The problem. The lines to be extracted run from the start of the listing through the line containing "hexagon-head clamping screw."; copy them exactly and nothing else.

Data excerpt.
________________________________________

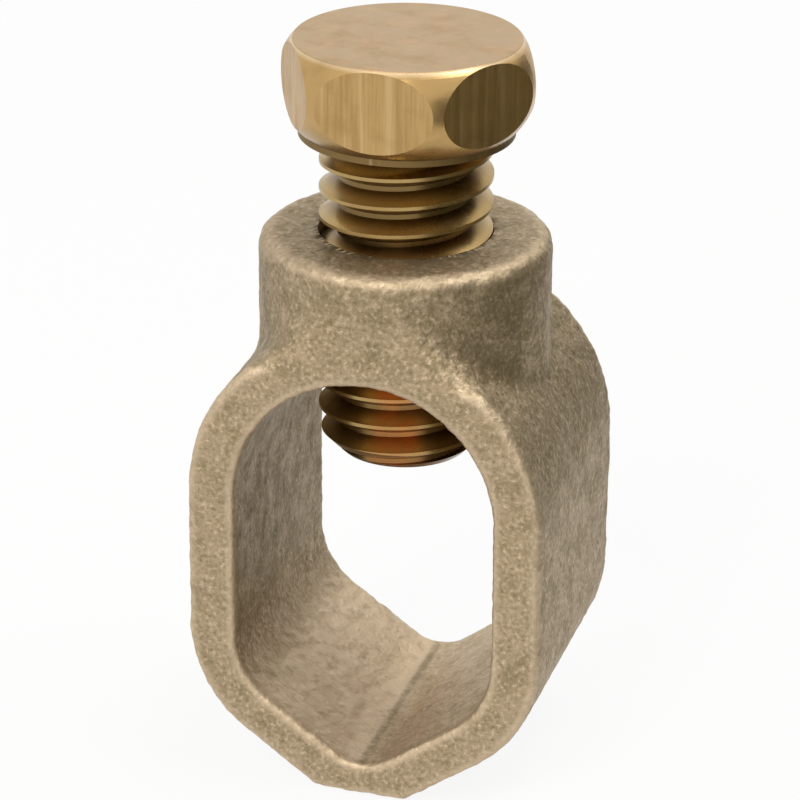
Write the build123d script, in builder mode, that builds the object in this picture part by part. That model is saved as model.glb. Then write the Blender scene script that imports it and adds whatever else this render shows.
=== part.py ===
"""Earth rod clamp: a cast bronze ring shaped like a slot, with a tapped boss and a hexagon-head clamping screw.

Axes: +Z runs up the screw, +Y runs along the earth rod towards the back, +X points to the right.
The origin is on the foot, under the middle of the clamp. Lengths are in millimetres, angles in degrees.
"""

from build123d import *
import math
import os

# Clamp body
rod_opening_width = 14.5  # clear width between the side walls
side_wall = 2.86  # thickness of each side wall
arch_centre_height = 17.5  # centre of the rounded top of the opening
seat_slope = 35.0  # slope of the two faces of the V seat
seat_floor_height = 1.52  # where the two seat faces would meet, above the foot
seat_wall = 2.72  # thickness of the wall under the seat faces
seat_root_radius = 2.5  # rounding at the bottom of the V seat
seat_corner_radius = 4.6  # rounding between a side wall and a seat face
lower_corner_radius = 7.9  # rounding of the lower corners of the outside
foot_corner_radius = 1.5  # rounding where the flat foot meets the sloping outside
cast_edge_radius = 0.5  # rounding of the outside edges of the casting
opening_edge_radius = 0.4  # rounding of the edges of the opening

# Boss that carries the screw
boss_diameter = 16.2
boss_height = 3.59  # above the top of the ring
boss_root_radius = 1.9  # fillet between the boss and the shoulders
face_stand_off = 0.04  # how far the front and back faces stand out beyond the boss
boss_rim_radius = 0.95  # rounding of the rim of the boss
bore_countersink = 0.2  # depth of the countersink at the mouth of the bore

# Clamping screw
thread_diameter = 9.525  # three eighths of an inch
thread_pitch = 1.5875  # sixteen threads to the inch
screw_length = 18.3  # under the head
head_gap = 5.5  # between the boss and the head, as drawn
tip_flat_radius = 3.6
tip_chamfer_height = 1.2
head_height = 5.3
head_across_flats = 12.5
head_top_radius = 6.15  # flat top of the head
head_shoulder_radius = 6.42  # barrel just under the rounded top edge
head_shoulder_drop = 0.3
head_waist_radius = 7.05  # widest part of the barrel that rounds the corners
head_waist_height = 2.75  # above the bearing face
head_bearing_radius = 5.9  # bearing face under the head
bearing_collar_height = 0.35  # plain collar between the bearing face and the barrel

# Fits
thread_running_clearance = 0.05  # radial, between the crests and the bore
trim_allowance = 0.3  # how far the trimming profile of the shank stands clear of the crests

half_opening = rod_opening_width / 2
half_width = half_opening + side_wall
slope = math.radians(seat_slope)
outer_floor_height = seat_floor_height - seat_wall / math.cos(slope)
body_depth = boss_diameter + 2 * face_stand_off
boss_top_height = arch_centre_height + half_width + boss_height
bore_radius = thread_diameter / 2 + thread_running_clearance
crest_radius = thread_diameter / 2
root_radius = crest_radius - 0.6134 * thread_pitch
head_seat_height = boss_top_height + head_gap
screw_tip_height = head_seat_height - screw_length
head_top_height = head_seat_height + head_height


def slot_sketch(half, floor, corner, root):
    """Draws a slot outline: an arch, two sides and two slopes. A floor below the foot is cut off flat."""
    side_foot = floor + half * math.tan(slope)
    flat_half = max(0, -floor) / math.tan(slope)
    lowest = max(0, floor)
    with BuildSketch(Plane.XZ) as outline:
        with BuildLine():
            Polyline((flat_half, lowest), (half, side_foot), (half, arch_centre_height))
            ThreePointArc(
                (half, arch_centre_height), (0, arch_centre_height + half), (-half, arch_centre_height)
            )
            Polyline((-half, arch_centre_height), (-half, side_foot), (-flat_half, lowest))
            if flat_half:
                Line((-flat_half, lowest), (flat_half, lowest))
        make_face()
        fillet(outline.vertices().filter_by_position(Axis.Y, side_foot - 0.01, side_foot + 0.01), corner)
        fillet(outline.vertices().filter_by_position(Axis.Y, lowest - 0.01, lowest + 0.01), root)
    return outline


def build_clamp_body():
    """Casts the ring and the boss as one piece, then opens the rod slot and the screw bore."""
    outside = slot_sketch(half_width, outer_floor_height, lower_corner_radius, foot_corner_radius)
    opening = slot_sketch(half_opening, seat_floor_height, seat_corner_radius, seat_root_radius)
    with BuildPart() as body:
        # The ring is cast too deep, so that the root of the boss is blended all round before it is faced.
        extrude(outside.sketch, body_depth, both=True)
        with BuildSketch(Plane.XY.offset(arch_centre_height)):
            Circle(boss_diameter / 2)
        extrude(amount=boss_top_height - arch_centre_height)
        fillet(body.edges().filter_by(GeomType.BSPLINE), boss_root_radius)
        with BuildSketch(Plane.YZ):
            with Locations((0, boss_top_height / 2)):
                Rectangle(body_depth, boss_top_height)
        extrude(amount=half_width, both=True, mode=Mode.INTERSECT)
        fillet(body.edges().filter_by(GeomType.CIRCLE).sort_by(Axis.Z)[-1], boss_rim_radius)
        fillet(body.faces().filter_by(Axis.Y).edges(), cast_edge_radius)
        extrude(opening.sketch, body_depth, both=True, mode=Mode.SUBTRACT)
        for face in body.faces().filter_by(Axis.Y):
            fillet(face.inner_wires().edges(), opening_edge_radius)
        with BuildSketch(Plane.XY.offset(arch_centre_height)):
            Circle(bore_radius)
        extrude(amount=boss_top_height - arch_centre_height, mode=Mode.SUBTRACT)
        mouth = body.edges().filter_by(GeomType.CIRCLE).filter_by_position(
            Axis.Z, boss_top_height - 0.01, boss_top_height + 0.01
        )
        chamfer(mouth.sort_by(SortBy.RADIUS)[0], bore_countersink)
    return body


def build_thread():
    """Winds one helical ridge, too long at both ends, to be trimmed with the shank."""
    run = screw_length + 2 * thread_pitch
    crest = thread_pitch / 16
    sunk_radius = root_radius - 0.2
    foot = crest + (crest_radius - sunk_radius) * math.tan(math.radians(30))
    with BuildPart() as ridge:
        with BuildLine() as path:
            Helix(thread_pitch, run, crest_radius)
        with BuildSketch(Plane.XZ):
            with BuildLine():
                Polyline(
                    (sunk_radius, -foot), (crest_radius, -crest), (crest_radius, crest), (sunk_radius, foot),
                    close=True,
                )
            make_face()
        sweep(path=path.line, is_frenet=True)
    return ridge


def build_hex_bolt():
    """Winds the thread on the shank, trims both ends, chamfers the tip and adds the head."""
    ridge = build_thread()
    trim_radius = crest_radius + trim_allowance
    chamfer_slope = tip_chamfer_height / (crest_radius - tip_flat_radius)
    trim_chamfer_height = chamfer_slope * (trim_radius - tip_flat_radius)
    shank_end_height = head_seat_height + bearing_collar_height
    with BuildPart() as bolt:
        with BuildSketch(Plane.XY.offset(screw_tip_height)):
            Circle(root_radius)
        extrude(amount=screw_length + 2 * bearing_collar_height)
        with Locations((0, 0, screw_tip_height - thread_pitch)):
            add(ridge.part)
        with BuildSketch(Plane.XZ):
            with BuildLine():
                Polyline(
                    (0, screw_tip_height),
                    (tip_flat_radius, screw_tip_height),
                    (trim_radius, screw_tip_height + trim_chamfer_height),
                    (trim_radius, shank_end_height),
                    (0, shank_end_height),
                    close=True,
                )
            make_face()
        revolve(axis=Axis.Z, mode=Mode.INTERSECT)
        add(build_head().part)
    return bolt


def build_head():
    """Turns the barrel of the head and cuts its six flats, one of them facing the front."""
    shoulder_height = head_top_height - head_shoulder_drop
    with BuildPart() as head:
        with BuildSketch(Plane.XZ):
            with BuildLine():
                Polyline(
                    (0, head_top_height),
                    (0, head_seat_height),
                    (head_bearing_radius, head_seat_height),
                    (head_bearing_radius, head_seat_height + bearing_collar_height),
                )
                ThreePointArc(
                    (head_bearing_radius, head_seat_height + bearing_collar_height),
                    (head_waist_radius, head_seat_height + head_waist_height),
                    (head_shoulder_radius, shoulder_height),
                )
                Polyline(
                    (head_shoulder_radius, shoulder_height),
                    (head_top_radius, head_top_height),
                    (0, head_top_height),
                )
            make_face()
        revolve(axis=Axis.Z)
        with BuildSketch(Plane.XY.offset(head_seat_height)):
            RegularPolygon(head_across_flats / 2, 6, major_radius=False)
        extrude(amount=head_height, mode=Mode.INTERSECT)
    return head


clamp_body = build_clamp_body()
hex_bolt = build_hex_bolt()
clamp_body.part.label = "clamp_body"
hex_bolt.part.label = "hex_bolt"
os.makedirs("parts", exist_ok=True)
export_step(clamp_body.part, "parts/clamp_body.step")
export_step(hex_bolt.part, "parts/hex_bolt.step")
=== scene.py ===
"""Looks of the earth rod clamp: finishes, stage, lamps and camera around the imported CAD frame."""

import logging
import math
from dataclasses import dataclass, field
from enum import Enum
from typing import Any

import bmesh
import bpy
import numpy as np
from mathutils import Matrix, Vector, noise


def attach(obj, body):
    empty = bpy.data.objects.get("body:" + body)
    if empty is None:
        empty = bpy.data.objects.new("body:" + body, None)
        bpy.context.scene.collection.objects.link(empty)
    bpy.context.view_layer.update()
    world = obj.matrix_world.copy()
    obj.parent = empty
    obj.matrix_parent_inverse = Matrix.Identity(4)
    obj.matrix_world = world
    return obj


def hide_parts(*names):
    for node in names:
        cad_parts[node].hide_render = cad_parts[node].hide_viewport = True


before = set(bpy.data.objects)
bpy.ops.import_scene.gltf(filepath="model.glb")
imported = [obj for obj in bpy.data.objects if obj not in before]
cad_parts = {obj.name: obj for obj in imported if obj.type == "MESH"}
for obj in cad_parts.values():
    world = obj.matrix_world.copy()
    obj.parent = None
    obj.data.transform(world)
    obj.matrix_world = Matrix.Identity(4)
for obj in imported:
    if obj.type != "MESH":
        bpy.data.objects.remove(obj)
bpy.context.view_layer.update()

LOG = logging.getLogger("earth_rod_clamp")
MM = 0.001
WEAR_AND_SHEEN = "wear_and_sheen"
PAINTED_SHADE = "painted_shade"

Colour = tuple[float, float, float]
Point = tuple[float, float, float]
Span = tuple[float, float]
Socket = bpy.types.NodeSocket

WHITE: Colour = (1.0, 1.0, 1.0)


class Node(Enum):
    """CAD nodes of the clamp."""

    BODY = "clamp_body"
    SCREW = "hex_bolt"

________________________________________

Response.
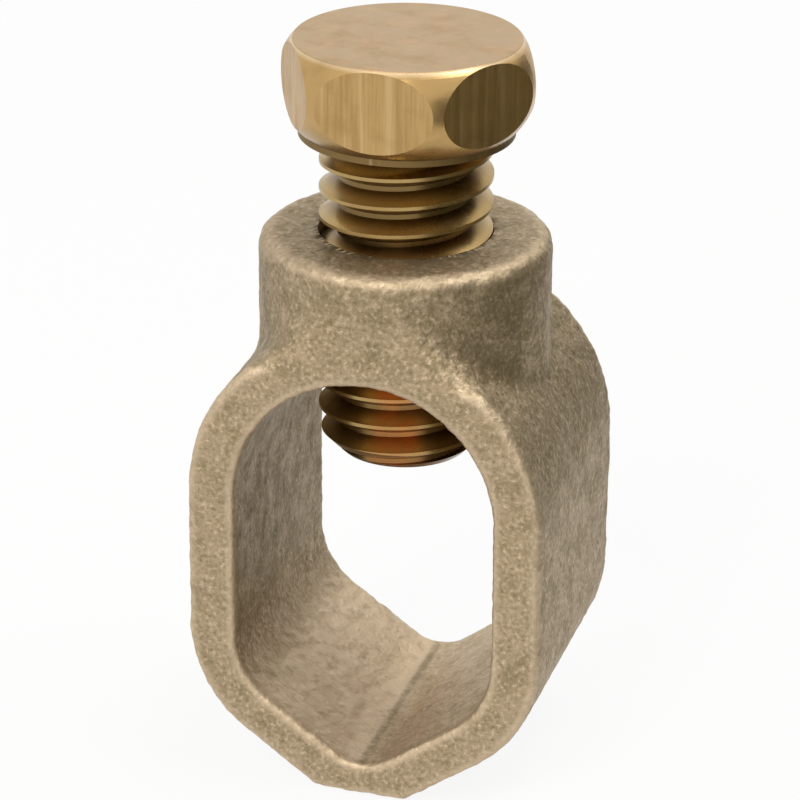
Write the build123d script, in builder mode, that builds the object in this picture part by part. That model is saved as model.glb. Then write the Blender scene script that imports it and adds whatever else this render shows.
=== part.py ===
"""Earth rod clamp: a cast bronze ring shaped like a slot, with a tapped boss and a hexagon-head clamping screw.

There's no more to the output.